Fisheries management

Honourable Members, fishing not only contributes to the national fiscus through commercial fishing operations, but also improves the lives of our coastal communities.

Work to complete the appeals for the 2021/22 Fishing Rights Allocation Process (FRAP) is at an advanced stage with the final appeals set for finalisation by 30 October 2023.

Once the allocation of fishing rights to all declared small-scale fishing cooperatives in the Western Cape is finalised, small-scale fishing co-operatives in the four coastal provinces will be supported through training, capacity building, development and infrastructure support programmes. These will be offered in partnership with Provinces, Municipalities, NGOs and other partners.

We will create 1 500 work opportunities countrywide, and 900 full-time equivalents in the four coastal provinces through the Working for Fisheries projects this year. These include marine anti-poaching, small-scale fisheries mentorship, fishing harbour’s maintenance, alternative livelihoods projects, catch data capturing, projects in the Hamburg community and at the Gariep Aquaculture Project. This will see 40 jobs created in the Northern Cape, 870 in the Western Cape, 340 in the Eastern Cape, 225 in KwaZulu-Natal and 25 in the Free State.

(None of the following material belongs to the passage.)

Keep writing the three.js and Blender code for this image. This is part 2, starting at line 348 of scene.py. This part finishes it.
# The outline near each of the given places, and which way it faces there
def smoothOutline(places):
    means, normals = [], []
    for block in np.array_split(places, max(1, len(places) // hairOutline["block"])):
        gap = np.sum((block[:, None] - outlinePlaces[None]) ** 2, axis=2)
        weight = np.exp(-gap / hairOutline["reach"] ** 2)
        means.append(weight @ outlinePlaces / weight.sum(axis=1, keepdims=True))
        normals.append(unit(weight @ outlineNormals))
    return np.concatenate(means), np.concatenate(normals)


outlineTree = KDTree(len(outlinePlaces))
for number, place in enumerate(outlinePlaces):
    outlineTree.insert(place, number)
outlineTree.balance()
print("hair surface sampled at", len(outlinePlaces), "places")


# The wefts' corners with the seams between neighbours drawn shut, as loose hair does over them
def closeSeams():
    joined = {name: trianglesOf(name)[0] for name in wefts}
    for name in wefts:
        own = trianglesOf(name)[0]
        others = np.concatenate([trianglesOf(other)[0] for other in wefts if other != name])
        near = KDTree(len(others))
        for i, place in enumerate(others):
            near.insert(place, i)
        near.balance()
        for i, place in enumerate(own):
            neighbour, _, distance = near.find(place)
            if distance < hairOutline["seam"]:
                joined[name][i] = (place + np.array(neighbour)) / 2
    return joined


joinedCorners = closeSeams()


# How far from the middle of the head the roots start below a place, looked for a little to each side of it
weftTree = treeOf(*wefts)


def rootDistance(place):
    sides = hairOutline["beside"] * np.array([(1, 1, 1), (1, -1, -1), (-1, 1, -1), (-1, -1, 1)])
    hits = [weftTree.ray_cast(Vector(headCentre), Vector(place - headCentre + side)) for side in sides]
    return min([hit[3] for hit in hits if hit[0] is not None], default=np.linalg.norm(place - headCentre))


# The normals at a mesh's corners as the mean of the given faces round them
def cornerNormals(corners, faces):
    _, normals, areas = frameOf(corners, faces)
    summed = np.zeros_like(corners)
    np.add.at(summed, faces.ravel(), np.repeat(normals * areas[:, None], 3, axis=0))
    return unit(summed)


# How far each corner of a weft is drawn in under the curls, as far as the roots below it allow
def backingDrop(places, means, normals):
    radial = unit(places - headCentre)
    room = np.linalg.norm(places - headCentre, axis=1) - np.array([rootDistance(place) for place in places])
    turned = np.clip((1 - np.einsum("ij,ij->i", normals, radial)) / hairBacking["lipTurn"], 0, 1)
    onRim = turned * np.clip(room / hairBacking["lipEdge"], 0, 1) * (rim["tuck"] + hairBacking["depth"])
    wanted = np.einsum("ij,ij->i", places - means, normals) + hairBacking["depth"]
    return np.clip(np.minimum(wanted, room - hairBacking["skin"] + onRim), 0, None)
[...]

In the coming year, the Aquaculture Development Bill will be submitted to Parliament, while the National Freshwater (Inland) Wild Capture Fisheries action plan for the 2023/24 financial year will be implemented. The Draft National West Coast Rock Lobster Strategy will be developed.

In conclusion

Honourable Members, I would like to thank the Chairperson of the Select Committee Hon Tebogo Modise and all the committee members for your support for the Department’s programmes in the past year.

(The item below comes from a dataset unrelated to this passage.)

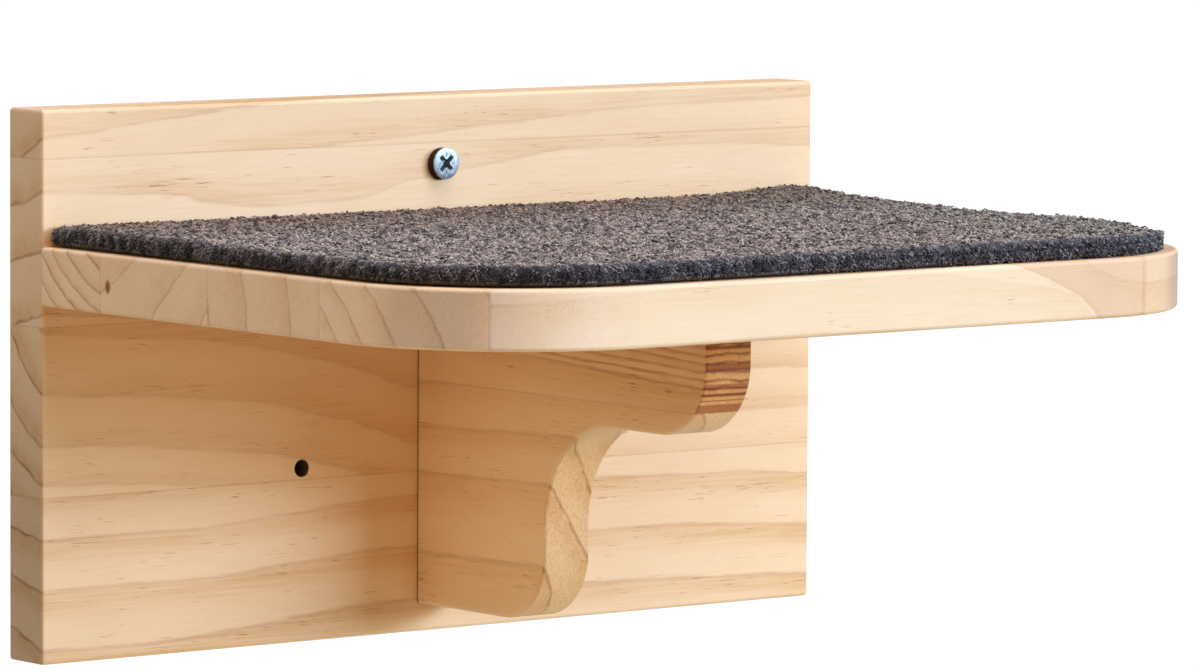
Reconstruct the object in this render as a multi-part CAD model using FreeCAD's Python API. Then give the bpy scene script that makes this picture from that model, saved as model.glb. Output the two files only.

I would also like to express my sincere thanks to our Deputy Minister Makhotso Sotyu, the Director General, Nomfundo Tshabalala and team DFFE, the CEOs and Chairpersons of the Boards of our entities, for all your hard work.

And finally, thank you to our MECs and Mayors who carry joint responsibility with me for ensuring a healthy environment. We look forward to continuing our partnership with you as we build a new deal for people and nature.